Hmmmm. Even so, I’d rebuild (bin/setup) the app in the ondemand’s environment
IIRC you need to source /opt/ood/enable (the path may be slightly different -I’m recalling that off the top of my head)
source /opt/ood/enable
bin/setup
My guess is - the ruby module you build is almost like the ruby that ships on that OS. We had a similar issue with modules. You need to build the ruby module with --enable-shared - at least for EL operating systems.
I have to say first off - this app is not well maintained to be used outside of OSC. We just don’t keep it updated for other sites.
To debug I’d ask you these things.

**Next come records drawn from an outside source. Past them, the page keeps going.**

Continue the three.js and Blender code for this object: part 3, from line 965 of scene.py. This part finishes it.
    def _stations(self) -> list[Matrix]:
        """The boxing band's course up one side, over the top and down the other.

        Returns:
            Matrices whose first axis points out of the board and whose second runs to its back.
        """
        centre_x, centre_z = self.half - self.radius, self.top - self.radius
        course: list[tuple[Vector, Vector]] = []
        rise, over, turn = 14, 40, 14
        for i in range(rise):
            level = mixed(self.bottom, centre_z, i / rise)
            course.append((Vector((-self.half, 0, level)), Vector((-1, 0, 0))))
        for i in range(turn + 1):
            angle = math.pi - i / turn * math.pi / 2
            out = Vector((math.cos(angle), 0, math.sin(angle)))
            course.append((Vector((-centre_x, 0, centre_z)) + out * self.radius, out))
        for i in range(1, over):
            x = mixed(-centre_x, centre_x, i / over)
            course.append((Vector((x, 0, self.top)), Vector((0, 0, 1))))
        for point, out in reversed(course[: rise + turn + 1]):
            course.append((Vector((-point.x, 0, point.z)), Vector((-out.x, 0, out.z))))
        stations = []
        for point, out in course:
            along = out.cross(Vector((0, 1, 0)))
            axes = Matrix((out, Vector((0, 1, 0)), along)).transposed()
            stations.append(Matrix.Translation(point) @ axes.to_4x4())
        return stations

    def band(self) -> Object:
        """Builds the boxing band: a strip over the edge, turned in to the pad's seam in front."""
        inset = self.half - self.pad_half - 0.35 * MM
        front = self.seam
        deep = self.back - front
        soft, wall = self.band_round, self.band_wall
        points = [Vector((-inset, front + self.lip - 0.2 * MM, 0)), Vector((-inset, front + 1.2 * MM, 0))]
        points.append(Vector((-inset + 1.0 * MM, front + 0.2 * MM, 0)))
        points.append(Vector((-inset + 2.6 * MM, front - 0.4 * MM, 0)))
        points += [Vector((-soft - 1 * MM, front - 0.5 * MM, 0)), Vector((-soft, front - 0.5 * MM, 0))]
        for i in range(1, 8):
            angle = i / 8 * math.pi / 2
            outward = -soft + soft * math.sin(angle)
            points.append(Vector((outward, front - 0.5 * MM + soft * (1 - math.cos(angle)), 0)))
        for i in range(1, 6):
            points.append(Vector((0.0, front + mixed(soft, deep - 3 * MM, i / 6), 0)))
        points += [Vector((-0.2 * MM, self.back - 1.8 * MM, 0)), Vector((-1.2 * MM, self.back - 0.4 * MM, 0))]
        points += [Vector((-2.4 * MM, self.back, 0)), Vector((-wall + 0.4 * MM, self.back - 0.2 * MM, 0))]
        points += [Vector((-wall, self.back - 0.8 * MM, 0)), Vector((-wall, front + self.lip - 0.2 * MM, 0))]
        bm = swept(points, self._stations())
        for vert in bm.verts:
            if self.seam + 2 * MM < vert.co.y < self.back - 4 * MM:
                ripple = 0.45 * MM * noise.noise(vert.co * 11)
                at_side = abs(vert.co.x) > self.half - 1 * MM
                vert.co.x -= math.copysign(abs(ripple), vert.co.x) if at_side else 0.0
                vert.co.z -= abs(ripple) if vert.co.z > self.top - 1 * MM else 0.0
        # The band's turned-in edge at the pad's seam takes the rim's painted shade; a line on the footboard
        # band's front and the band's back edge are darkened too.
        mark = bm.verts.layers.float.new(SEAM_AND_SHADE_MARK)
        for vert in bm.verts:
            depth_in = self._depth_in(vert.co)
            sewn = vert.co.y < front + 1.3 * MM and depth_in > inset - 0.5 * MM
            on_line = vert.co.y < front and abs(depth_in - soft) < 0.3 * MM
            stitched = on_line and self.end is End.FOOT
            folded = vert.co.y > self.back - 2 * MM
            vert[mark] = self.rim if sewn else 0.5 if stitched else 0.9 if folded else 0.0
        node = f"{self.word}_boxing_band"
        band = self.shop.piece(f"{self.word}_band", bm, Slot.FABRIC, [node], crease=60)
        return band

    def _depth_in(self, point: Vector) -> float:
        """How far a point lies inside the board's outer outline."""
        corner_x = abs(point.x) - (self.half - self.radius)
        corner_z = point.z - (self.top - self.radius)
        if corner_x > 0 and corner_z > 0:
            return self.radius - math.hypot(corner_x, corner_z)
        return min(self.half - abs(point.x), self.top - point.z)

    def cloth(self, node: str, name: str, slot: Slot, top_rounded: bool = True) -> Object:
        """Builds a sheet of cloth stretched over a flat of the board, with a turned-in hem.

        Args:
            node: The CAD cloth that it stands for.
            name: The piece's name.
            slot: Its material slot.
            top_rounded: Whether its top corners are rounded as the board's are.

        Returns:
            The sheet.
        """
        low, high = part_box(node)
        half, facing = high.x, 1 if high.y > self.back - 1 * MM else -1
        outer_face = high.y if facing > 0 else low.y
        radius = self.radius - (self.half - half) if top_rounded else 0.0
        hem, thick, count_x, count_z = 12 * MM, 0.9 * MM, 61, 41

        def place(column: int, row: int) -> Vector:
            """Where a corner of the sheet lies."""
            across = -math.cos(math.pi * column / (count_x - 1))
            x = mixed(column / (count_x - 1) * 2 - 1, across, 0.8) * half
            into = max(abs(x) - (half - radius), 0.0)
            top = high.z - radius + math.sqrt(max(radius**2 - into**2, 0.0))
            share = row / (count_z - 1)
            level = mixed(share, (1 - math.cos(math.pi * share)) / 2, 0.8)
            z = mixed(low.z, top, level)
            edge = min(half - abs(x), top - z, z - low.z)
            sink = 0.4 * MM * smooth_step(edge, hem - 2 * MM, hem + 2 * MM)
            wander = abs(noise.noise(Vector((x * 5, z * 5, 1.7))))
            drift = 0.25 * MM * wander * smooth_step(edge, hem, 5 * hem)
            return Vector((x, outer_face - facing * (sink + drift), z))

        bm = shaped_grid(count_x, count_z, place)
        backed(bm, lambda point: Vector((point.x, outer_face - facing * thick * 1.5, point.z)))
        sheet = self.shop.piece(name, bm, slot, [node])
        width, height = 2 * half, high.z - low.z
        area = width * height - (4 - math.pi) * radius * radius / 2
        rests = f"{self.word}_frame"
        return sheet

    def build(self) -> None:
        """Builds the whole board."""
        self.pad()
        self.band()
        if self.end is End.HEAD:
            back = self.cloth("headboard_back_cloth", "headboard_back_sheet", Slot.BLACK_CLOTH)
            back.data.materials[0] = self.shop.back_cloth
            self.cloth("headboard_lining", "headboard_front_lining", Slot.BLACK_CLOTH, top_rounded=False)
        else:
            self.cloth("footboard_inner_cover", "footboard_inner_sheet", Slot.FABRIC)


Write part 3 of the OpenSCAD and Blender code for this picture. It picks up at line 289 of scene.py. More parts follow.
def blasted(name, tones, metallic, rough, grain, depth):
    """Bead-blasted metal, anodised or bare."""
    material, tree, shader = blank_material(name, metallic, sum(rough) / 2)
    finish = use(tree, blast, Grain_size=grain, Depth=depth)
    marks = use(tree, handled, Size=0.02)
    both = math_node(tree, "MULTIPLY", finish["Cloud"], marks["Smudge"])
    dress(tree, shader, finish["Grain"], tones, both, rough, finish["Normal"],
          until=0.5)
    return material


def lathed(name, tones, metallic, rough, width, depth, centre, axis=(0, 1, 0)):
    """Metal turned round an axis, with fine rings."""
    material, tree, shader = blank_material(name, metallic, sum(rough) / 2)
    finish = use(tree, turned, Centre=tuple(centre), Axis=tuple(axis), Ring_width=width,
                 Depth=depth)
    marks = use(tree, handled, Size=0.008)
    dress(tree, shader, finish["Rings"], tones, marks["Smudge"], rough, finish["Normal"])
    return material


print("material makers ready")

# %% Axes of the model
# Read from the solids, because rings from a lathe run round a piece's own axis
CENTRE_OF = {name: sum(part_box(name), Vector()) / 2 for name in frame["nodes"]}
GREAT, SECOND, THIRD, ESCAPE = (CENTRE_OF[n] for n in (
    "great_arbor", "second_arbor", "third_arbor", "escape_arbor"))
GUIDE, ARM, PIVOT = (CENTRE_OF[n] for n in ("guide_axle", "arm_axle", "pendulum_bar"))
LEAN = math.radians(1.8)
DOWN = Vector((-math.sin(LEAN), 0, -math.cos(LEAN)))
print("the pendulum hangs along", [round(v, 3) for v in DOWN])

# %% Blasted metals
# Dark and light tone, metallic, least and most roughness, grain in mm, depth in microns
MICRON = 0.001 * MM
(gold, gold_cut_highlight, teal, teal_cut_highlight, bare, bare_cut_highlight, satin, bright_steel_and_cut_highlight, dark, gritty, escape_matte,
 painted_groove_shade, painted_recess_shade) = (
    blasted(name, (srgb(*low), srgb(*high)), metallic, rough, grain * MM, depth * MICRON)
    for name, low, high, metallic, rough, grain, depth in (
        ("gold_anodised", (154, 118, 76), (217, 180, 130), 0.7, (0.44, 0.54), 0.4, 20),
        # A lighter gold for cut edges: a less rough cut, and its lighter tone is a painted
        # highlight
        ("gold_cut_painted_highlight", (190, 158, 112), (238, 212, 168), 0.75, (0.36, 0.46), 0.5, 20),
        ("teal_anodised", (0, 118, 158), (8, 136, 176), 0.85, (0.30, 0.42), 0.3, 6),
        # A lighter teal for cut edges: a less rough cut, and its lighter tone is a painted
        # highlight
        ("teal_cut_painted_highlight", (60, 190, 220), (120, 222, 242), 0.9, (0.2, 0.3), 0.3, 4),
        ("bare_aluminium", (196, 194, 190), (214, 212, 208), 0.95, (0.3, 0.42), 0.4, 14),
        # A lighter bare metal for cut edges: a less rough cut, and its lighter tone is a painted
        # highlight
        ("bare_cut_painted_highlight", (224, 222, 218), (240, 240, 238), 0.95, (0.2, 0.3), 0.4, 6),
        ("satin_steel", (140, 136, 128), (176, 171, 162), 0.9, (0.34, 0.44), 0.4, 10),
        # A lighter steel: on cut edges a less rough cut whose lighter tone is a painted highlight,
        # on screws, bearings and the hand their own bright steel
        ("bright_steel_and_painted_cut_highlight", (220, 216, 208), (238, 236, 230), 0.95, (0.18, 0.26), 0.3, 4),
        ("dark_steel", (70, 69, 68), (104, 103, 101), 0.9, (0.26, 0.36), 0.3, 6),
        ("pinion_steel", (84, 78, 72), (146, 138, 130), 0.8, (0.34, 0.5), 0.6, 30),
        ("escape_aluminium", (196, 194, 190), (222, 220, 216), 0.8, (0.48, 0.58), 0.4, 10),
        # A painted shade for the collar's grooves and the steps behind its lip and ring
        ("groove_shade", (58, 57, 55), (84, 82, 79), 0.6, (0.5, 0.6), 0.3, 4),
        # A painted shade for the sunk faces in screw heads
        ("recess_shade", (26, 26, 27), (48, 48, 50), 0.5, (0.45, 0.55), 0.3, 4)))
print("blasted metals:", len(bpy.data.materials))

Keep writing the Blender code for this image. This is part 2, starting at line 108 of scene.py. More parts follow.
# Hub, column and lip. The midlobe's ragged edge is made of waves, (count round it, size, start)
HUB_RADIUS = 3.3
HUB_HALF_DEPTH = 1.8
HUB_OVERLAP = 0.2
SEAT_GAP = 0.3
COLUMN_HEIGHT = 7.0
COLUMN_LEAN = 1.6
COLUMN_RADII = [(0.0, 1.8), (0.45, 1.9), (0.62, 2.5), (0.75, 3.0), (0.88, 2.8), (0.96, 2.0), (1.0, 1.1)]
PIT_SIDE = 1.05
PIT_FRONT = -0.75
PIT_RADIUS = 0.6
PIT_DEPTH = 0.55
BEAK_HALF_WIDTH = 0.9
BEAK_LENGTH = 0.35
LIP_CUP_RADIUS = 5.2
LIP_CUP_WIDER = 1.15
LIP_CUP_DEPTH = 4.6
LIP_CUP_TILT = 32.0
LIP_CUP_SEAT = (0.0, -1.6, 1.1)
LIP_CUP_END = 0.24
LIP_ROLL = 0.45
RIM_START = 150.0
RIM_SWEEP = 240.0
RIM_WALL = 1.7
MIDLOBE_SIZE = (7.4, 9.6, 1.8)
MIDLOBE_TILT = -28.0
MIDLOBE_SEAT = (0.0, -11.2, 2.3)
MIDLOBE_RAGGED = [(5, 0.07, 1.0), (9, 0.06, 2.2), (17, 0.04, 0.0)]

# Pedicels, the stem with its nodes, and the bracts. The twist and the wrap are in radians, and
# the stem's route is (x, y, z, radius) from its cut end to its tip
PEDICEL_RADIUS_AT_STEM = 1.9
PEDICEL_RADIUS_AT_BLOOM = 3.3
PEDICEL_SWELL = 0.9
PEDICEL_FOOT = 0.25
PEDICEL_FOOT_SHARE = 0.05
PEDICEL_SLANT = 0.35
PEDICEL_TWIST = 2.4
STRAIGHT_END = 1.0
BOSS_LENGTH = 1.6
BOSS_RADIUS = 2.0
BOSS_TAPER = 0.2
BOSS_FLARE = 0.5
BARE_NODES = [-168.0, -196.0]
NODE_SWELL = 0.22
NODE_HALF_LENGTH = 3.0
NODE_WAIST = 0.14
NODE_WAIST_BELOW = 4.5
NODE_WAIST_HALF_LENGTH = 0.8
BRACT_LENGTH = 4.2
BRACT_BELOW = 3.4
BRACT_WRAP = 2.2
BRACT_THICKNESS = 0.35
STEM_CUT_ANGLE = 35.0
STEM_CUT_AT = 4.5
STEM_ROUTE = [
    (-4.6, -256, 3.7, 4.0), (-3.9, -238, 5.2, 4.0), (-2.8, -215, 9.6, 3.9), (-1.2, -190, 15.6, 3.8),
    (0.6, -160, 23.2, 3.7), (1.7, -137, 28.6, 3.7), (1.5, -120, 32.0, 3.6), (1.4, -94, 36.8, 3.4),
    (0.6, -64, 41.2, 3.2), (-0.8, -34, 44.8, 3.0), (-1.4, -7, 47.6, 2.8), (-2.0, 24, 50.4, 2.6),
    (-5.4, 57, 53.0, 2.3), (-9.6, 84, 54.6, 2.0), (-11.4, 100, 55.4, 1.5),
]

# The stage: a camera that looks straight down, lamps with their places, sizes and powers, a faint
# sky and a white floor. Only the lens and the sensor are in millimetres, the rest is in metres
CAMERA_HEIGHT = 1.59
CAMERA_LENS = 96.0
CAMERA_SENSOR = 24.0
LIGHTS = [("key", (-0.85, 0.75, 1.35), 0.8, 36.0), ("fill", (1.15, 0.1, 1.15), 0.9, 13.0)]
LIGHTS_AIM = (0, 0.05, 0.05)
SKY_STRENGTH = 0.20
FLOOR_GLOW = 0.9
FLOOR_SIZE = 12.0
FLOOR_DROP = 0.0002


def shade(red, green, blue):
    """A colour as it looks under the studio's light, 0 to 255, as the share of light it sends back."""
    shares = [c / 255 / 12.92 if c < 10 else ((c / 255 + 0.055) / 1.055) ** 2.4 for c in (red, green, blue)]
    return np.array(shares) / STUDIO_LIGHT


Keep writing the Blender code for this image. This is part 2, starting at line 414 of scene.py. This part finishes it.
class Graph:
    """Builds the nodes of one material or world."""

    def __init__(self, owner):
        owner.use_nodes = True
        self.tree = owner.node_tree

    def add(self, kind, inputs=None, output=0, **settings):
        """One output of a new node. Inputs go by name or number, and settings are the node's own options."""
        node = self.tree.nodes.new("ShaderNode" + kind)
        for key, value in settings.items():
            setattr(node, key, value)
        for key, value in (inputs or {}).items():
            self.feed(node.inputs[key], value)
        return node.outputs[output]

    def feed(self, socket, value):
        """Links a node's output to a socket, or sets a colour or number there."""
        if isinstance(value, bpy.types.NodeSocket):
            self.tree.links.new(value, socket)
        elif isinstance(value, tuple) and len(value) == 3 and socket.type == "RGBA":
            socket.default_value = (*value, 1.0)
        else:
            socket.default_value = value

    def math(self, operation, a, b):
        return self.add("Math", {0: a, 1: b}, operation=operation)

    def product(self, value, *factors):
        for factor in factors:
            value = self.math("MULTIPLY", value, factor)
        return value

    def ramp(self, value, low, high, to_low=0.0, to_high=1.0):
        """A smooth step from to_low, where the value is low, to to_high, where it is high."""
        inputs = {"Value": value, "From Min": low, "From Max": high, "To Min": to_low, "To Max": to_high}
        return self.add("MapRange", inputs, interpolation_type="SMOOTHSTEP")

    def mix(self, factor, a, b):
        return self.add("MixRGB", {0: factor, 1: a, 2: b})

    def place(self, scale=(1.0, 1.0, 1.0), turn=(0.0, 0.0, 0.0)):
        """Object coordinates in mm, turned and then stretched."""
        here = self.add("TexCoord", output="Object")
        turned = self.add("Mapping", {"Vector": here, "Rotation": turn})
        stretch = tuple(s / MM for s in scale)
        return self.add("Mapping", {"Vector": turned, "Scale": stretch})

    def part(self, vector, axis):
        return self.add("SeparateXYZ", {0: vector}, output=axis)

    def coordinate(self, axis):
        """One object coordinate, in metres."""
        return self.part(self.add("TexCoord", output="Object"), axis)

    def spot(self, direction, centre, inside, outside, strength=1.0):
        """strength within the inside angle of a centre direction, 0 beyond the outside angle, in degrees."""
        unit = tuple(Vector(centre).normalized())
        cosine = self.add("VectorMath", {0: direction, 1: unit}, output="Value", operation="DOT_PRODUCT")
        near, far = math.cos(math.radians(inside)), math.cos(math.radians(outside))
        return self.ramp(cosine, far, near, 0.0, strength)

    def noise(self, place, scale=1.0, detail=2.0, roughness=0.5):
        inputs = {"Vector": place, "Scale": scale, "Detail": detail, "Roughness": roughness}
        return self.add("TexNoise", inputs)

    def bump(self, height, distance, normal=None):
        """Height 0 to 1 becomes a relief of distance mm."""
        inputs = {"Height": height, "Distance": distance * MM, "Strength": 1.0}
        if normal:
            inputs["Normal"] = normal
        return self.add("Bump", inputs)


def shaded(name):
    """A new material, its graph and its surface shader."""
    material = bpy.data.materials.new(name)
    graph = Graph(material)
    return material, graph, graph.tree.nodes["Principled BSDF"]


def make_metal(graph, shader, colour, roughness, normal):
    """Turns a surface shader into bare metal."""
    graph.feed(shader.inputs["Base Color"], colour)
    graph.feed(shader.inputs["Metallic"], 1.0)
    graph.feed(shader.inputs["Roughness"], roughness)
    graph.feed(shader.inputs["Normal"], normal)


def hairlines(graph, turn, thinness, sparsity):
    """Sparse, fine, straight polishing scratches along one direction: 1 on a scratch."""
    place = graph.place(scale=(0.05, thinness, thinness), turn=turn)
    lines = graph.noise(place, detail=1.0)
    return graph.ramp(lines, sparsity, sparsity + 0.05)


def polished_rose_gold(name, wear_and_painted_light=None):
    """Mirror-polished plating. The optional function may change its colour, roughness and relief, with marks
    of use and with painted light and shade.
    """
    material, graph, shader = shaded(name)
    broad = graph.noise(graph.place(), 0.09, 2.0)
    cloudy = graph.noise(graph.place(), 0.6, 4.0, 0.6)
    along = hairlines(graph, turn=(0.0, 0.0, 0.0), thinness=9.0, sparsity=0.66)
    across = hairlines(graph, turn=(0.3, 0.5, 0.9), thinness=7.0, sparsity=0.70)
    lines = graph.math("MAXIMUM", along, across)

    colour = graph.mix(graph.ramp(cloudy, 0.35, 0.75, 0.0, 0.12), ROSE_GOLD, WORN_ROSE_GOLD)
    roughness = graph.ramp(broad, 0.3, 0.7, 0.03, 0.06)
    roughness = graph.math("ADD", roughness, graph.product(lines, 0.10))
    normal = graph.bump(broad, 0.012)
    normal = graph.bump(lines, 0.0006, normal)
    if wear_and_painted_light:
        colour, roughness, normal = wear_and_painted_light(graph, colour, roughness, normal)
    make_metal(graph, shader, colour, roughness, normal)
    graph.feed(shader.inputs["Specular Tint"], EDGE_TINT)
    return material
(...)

If you issue commands - please do so on the webhost itself or on the submit_host if you use it. The important bit in replicated is replicating the environment of the web host as well. That’s important because sinfo may work elsewhere, but what’s important is that it works on the webhost itself.
What’s the output of this command? We run the same version of Slurm and this is the command we’re issuing when you fail.
sinfo -a -h -o="%C/%A/%D"
The cluster.d file you’re reading can actually specify a different bin directory. so check
/some/clusterd/defined/path/sinfo -a -h -o="%C/%A/%D"
Do you use submit_host to issue commands on another server? This application does not appear to respond to submit_host so it’s issuing these commands on the webserver itself - not the submit_host.
As a last resort edit this line so that it’s StandardError instead of CommandFailed and please report the error message. Stack traces are nice - but really I’m only interested in the last few stacks (say the top 3) and the error message. The error message will be very important here as it should contain some hint as to what’s going on.